Kuzushi means to destroy or demolish. Of course we are talking about the balance of the opponent. So step one is simply to upset the balance of the opponent! If this fails, don’t bother with the other two steps. Kuzushi is critical for achieveing success in throwing. So how can you destroy the balance? Well, basically by pushing and pulling. Or by combining them, which we would call twisting. If we don’t want to grab the opponent just yet, we can also take away the balance with atemi (a blow). A sharp knee to the groin, stomp to the knee/fot or a slap to the face should do the trick. As long as you destroy the balance.

Now, maybe you are asking yourself “how does a slap to the face upset the balance of the opponent?”. I agree it can sound silly, but it gives him/her something else to think about, and when the mind is not focused on balancing, taking it away is not that hard anymore…

But remember, sometimes you don’t even have to do anything yourself. Not many people are perfectly balanced to begin with. As long as the weight is not 50/50, you have achieved kuzushi. Success.

2. Irimi

Irimi means entering. In this case we are entering the zone of the opponent. The exact same zone we just removed the balance from. We simply substitute the opponents balance with our own, which (hopefully) is under control. Irimi, entering, is the most dangerous of the three steps, since you are now officially in enemy territory. If your kuzushi failed you will feel it! irimi means you will not have perfect balance either for a split secnd, so a wise opponent may fake bad balance to exploit your irimi-movement.

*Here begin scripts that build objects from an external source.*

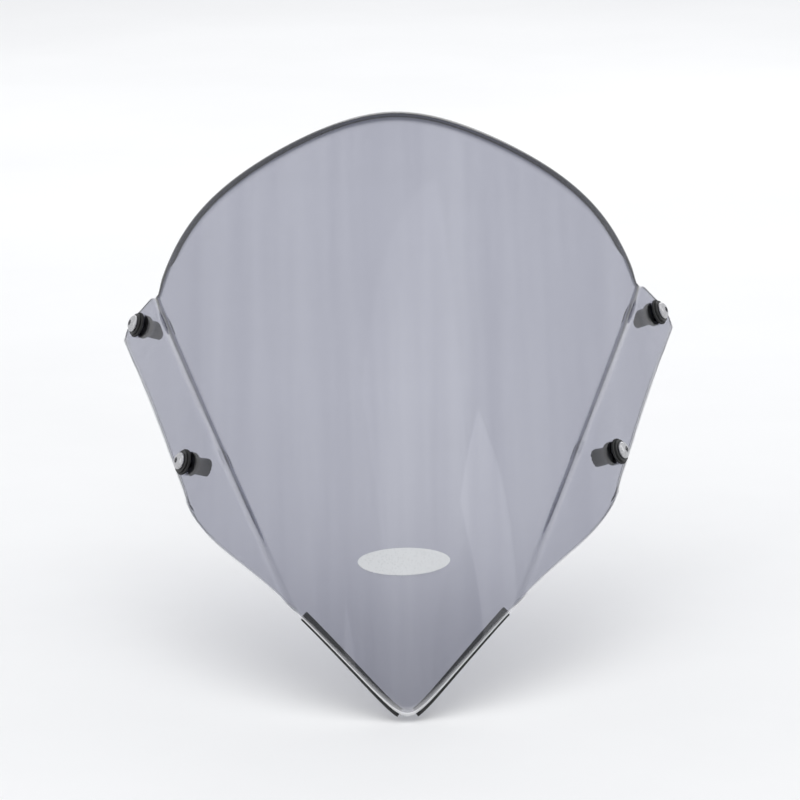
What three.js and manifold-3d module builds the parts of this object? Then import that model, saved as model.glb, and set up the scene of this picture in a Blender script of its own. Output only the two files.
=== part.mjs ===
// Double-bubble windshield screen for a sports motorcycle, with the hardware that fastens it.
//
// Millimetres, +Z up, in the attitude the screen has on the machine: the front faces -Y and
// X runs across it. Left and right are the rider's, so left is +X. The origin is the centre of
// the four-hole fixing pattern.
//
// The screen is laid out on a sloping plane first: x across, s up the slope from its foot, and a
// lift square to the plane that gives the sheet its double bubble.

import * as THREE from "three";
import { mergeVertices } from "three/addons/utils/BufferGeometryUtils.js";
import Module from "manifold-3d";

const wasm = await Module();
wasm.setup();

// ---------------------------------------------------------------- driving dimensions

// Sheet and its slope
const SHEET = 3; // thickness of the acrylic
const SLOPE = THREE.MathUtils.degToRad(42); // of the plane from the nose to the upper rim

// Double bubble: lift of the centre line, and how far the sides fall away from it
const CREST_RISE = 110;
const CREST_SKEW = 1.3;
const CREST_END = 406; // where the centre line is back on the sloping plane
const ARCH_DROP = 76;
const ARCH_POWER = 2.7;
const ARCH_HALF_AT_TIP = 103;
const ARCH_WIDENING = 0.103; // growth of the arch's half width per mm up the slope
const BUBBLE_DROP = [7, 15]; // at the tip and at the rim
const BUBBLE_HALF = [30, 54];

// Outline: the lower V, the clear window's edge, the flanges and the domed rim
const TIP_S = 9;
const TIP_RADIUS = 9;
const V_STEEPNESS = 1.48; // rise up the slope per mm of half width
const CREASE_X = [55, 132.5]; // half widths at the V edge and at the top
const WINDOW_X = [65, 140.5];
const FLANGE_X = [118, 156.5];
const EDGE_BOW = 4.2; // outward bow of the window's side edges
const RIM_TOP = 405;
const RIM_FALL = 42;
const RIM_POWER = 1.75;
const SHOULDER_FALL = 28;
const SHOULDER_POWER = 12;
const FLANGE_TOP = 342;
const CORNER_ROUNDING = [16, 9]; // of the flange's lower and upper outer corners
const CORNER_POWER = [5, 8];

// The flanges step back so that a cowl panel over them lies flush, by less near the lower V
const JOGGLE = [1.6, 3.5];
const JOGGLE_RISE = 0.3; // share of the sheet's height over which the step reaches full depth

// Rolled lip along the rim, which curls back towards the rider
const LIP_LENGTH = 10;
const LIP_TURN = THREE.MathUtils.degToRad(80);
const LIP_FADE = [0.84, 1]; // where it runs out, as a share of the way from the centre to the crease
const PLAIN_MARGIN = 1; // width of the same band where there is no lip

// Grid of the sheet
const WINDOW_COLUMNS = 14;
const JOGGLE_COLUMNS = 4;
const FLANGE_COLUMNS = 5;
const PANEL_ROWS = 30;
const LIP_ROWS = 5;

// Four fixings, at (x, s) on the sloping plane, and the flat seats pressed round them
const FIXINGS = [
  { name: "upper", x: 147.5, s: 333 },
  { name: "lower", x: 119.5, s: 213 },
];
const SEAT_FLAT = 20;
const SEAT_BLEND = 30;
const HOLE_RADIUS = 5.1;

// Fastening hardware, an M5 button-head screw in a rubber well nut
const GAP = 0.3; // between pieces that press on each other
const SLEEVE_BODY_RADIUS = 4.8;
const SLEEVE_FLANGE_RADIUS = 7.2;
const SLEEVE_FLANGE = 1.4;
const SLEEVE_BULGE_RADIUS = 6.6;
const SLEEVE_LENGTH = 16; // behind the sheet's outer face
const SLEEVE_BORE = 2.9;
const INSERT_RADIUS = 3.5;
const INSERT_BORE = 2.7;
const INSERT_LENGTH = 6.5;
const WASHER_RADIUS = 6.2;
const WASHER_BORE = 2.8;
const WASHER = 1;
const SCREW_RADIUS = 2.4;
const SCREW_LENGTH = 20;
const HEAD_RADIUS = 4.75;
const HEAD_HEIGHT = 2.75;
const HEAD_RIM = 0.5;
const SOCKET_FLATS = 3;
const SOCKET_DEPTH = 1.6;
const ROUND_STEPS = 24;

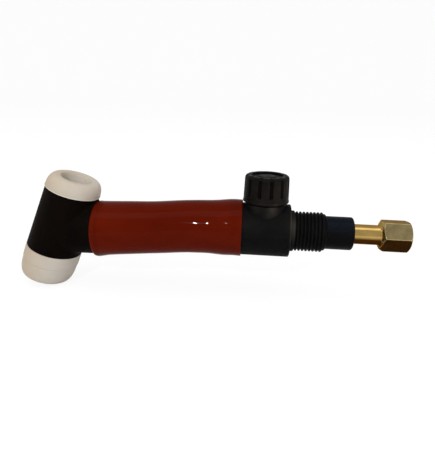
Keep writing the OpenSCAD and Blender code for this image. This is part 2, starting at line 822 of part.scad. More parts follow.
head_core();
head_insulator();
upper_gasket();
lower_gasket();
neck_tube();
neck_insulation();
neck_sleeve();
valve_housing();
valve_block();
gland_nut();
packing_washer();
stem_seal();
valve_stem();
valve_knob();
knob_insert();
knob_washer();
knob_screw();
knob_cap();
rear_tube();
rear_bush();
rear_sleeve();
cable_connector();
braze_fillets();
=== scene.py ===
import math

import bmesh
import bpy
import numpy as np
from mathutils import Matrix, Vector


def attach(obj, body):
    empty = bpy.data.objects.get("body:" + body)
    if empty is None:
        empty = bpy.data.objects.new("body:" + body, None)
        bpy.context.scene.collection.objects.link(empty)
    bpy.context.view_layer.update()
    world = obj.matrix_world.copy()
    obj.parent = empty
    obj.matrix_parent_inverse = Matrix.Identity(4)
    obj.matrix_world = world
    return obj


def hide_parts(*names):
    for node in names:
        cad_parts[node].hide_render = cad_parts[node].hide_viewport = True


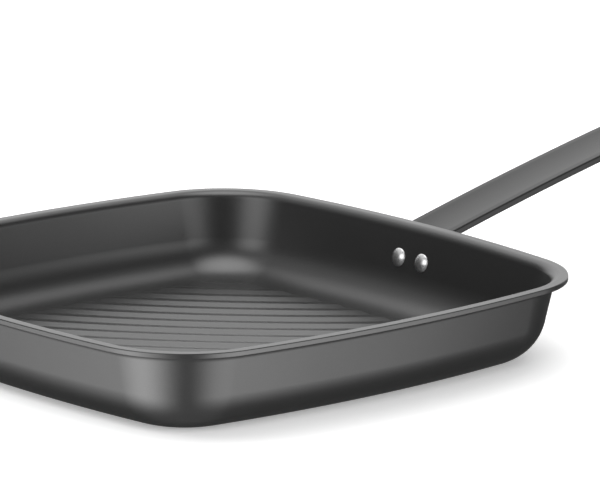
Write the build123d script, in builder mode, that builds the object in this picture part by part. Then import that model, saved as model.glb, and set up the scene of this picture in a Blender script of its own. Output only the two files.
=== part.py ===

However, when (if) you have succesfully entered, to your chosen spot, only one step is left.

3. Kake

Kake means execution. The third and final step is to execute the throw.

If you have successfully done Kuzushi and Irimi, then Kake should flow almost by itself. Of course there are people who jump to this step immediately. Because of their sheer strenght, or size, they don’t need any other steps! And this works great until they meet someone who is not a beginner, or not afraid. Or not smaller. So please, don’t jump any steps.

If you fail a step, retreat, and try again. Maybe from another angle. Or change tactic.

And as always when I make lists, I like to flip everything. How do we use the three steps to defend against a throw? It’s simple.

Kuzushi: Always try to have good balance. A bad position is the first step to defeat. Be aware of your two “kuzushi-spots” (tip of the triangel formed by the feet, front and back). Don’t be manipulated.

Irimi: Never let the opponent take your space. Use Tai-sabaki (body movement) and Ma-ai (distance) wisely.

Kake: if you failed both previous steps, and the opponent is a split second away from executing the throw, do everything you can!

Kick, punch, flap like a fish, spin around, scream!

And lastly… stand up before the opponent comes falling down too!

Or use Ne-waza, like in they did in 1935!

4 Comments

  • Marc G.
    Thank you for posting about this! It's been somehting that, I think, gets forgetten in alot of modern dojos. Or, if it is taught as part of Karate training, it is glossed over and not really covered in depth (and Nage-waza involving balace and timing are much deeper techniques than people think). So, I appreciate your contribution in trying to this skill alive in the Karate Dojo.
  • Marc,Thank you. I feel the exact same way. Karate is so much more than Atemi-waza.Nage-waza, Kansetsu-waza, Ne-waza, Shime-waza...So many waza, so little time!
  • Carissa
    Yes, throwing (and knowing how to fall!) is so important!! Also, a quote from an instructor came to mind while reading the first step: "He who has balance wins." Thanks again for your blog.
  • Graziela
    Nage-waza can be really terrifying and (like you said) harmful for someone, who doesn't know it. I remember how scared I was, when an yellow-orange belt(we have those in Judo) did an ippon-seoi-nage to me. I just kept laying there. I didn't hurt or anything, it was just the fact, that the went like "step, turn, push" and there I was. (He just got a Waza-ari or something, but in the end, I lost because I was a white-belt, who only knew one throw: o-soto-otoshi, the first one we learned.) It was during something called "Judo-Safari" from the german judo association and we fought by height. And if I would have been unlucky, I could have hurt myself(like I did twice with this throw, I bruised the bone below the spine). And someone, who doesn't know how to fall, might get hurt. Nage-waza are no child-techniques!